Goltz-Kinskych palace, with its beautiful pink and white stucco fasade, promotes the unique look of Old Town Square. The original palace was built for Jan Arnost Goltz in 1755-65 on the site of several former Renaissance palaces with early medieval foundations. Jan Arnost Goltz had the whole complex rebuilt into Rococo palace with two entrances framed with two pillars each. On the first floor the massive pillars are connected with a balcony and balustrade. After Count Goltz’s death, the palace was bought by Kinsky family who use to reside in there until 1945. In the palace is possible to find a valuable family library which today hosts collections for the National Gallery.
One thing makes the palace very special in the Old Town Square.
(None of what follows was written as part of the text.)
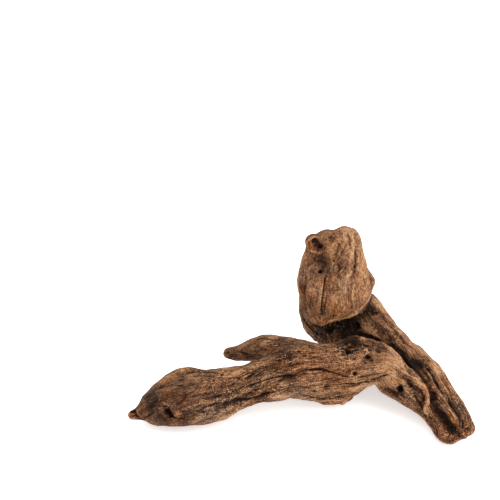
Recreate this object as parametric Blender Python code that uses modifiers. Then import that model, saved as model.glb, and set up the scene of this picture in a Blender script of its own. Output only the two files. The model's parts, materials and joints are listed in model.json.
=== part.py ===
# Driftwood: one forked root, worn smooth by water and sand.
#
# A long trunk lies along X and swells into a club at its left end. A short twig leaves its back.
# At its right end the trunk bends down beside a second limb, and the two run together into a
# blunt broken foot. Behind that fork a neck rises and carries a thick burl that leans back.
#
# The wood is laid up as it grew: every limb is a bundle of round fibre strands, given as
# stations of (x, y, z, radius) in millimetres. The strands are fused into one body, hollows
# are worn into it, and it rests on three flats: club, foot and root base.

import math

import bmesh
import bpy
from mathutils import Euler, Matrix, Vector, noise

MM = 0.001

# Driving dimensions, in millimetres
BURL_CENTRE = (17.8, 32.0, 45.7)
BURL_LEAN_DEG = 30.0
REST_LEVEL = 0.9
FUSE_GRID = 1.0
WEAR_PASSES = 3
SWELL_SIZE, SWELL_DEPTH = 9.0, 1.2
RIPPLE_SIZE, RIPPLE_DEPTH = 3.6, 0.8
STRAND_SIDES = 4
STRAND_STEPS = 6
TRIANGLES = 11000

# Flutes: how many run along a limb, how far they wind round it and how proud they stand
TRUNK_FLUTES, TRUNK_TURN_DEG = 10, 55
LIMB_FLUTES, LIMB_TURN_DEG = 6, 25
NECK_FLUTES, NECK_TURN_DEG = 8, 80
FLUTE_PROUD, FLUTE_UNEVENNESS = 0.3, 1.3
HEART_SHARE = 0.82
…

Notice that the palace doesn’t stand in-ine with the neighbouring buildings but protrudes a little into the square. One legend tells that the town council didn’t want to allow this special positioning of the palace. But the count successfully bribed three avaricious councilmen, in order to obtain permission. By the time the other councilmen saw the positioning of the palace it was almost finished and therefore too late to do anything about as no-one wanted to demolish the building. Even though the count was prosecuted, he was found not guilty due to testimony from the three councilmen he had bribed. And what happend to them? They were hanged in front of the palace. Well, the legend was proved wrong as evidence sugests that the architect only followed the original position of previous buildings.
The Goltz – Kinsky palace is connected with the names of some very famous and important people. For example the Austrian writer, baroness Bertha von Suttner, the first woman to be awarded the Nobel Peace Prize in 1905, was born in Goltz – Kinsky Palace in 1843. The palace also housed a German speaking grammar school attended by the famous writer Franz Kafka. Kafka’s father used to have a small shop on the ground floor of the palace.
On 25th February 1948 Klement Gottwald, the leader of the Communist party of Czechoslovakia and later President of Czechoslovakia, announced the Communist party’s successful coup here and therefore officially started the communist era in our country. On the same day, but 42 years later ,also the first President of free Czechoslovakia, Vaclav Havel, declared that the communist era was at an end in Czechoslovakia.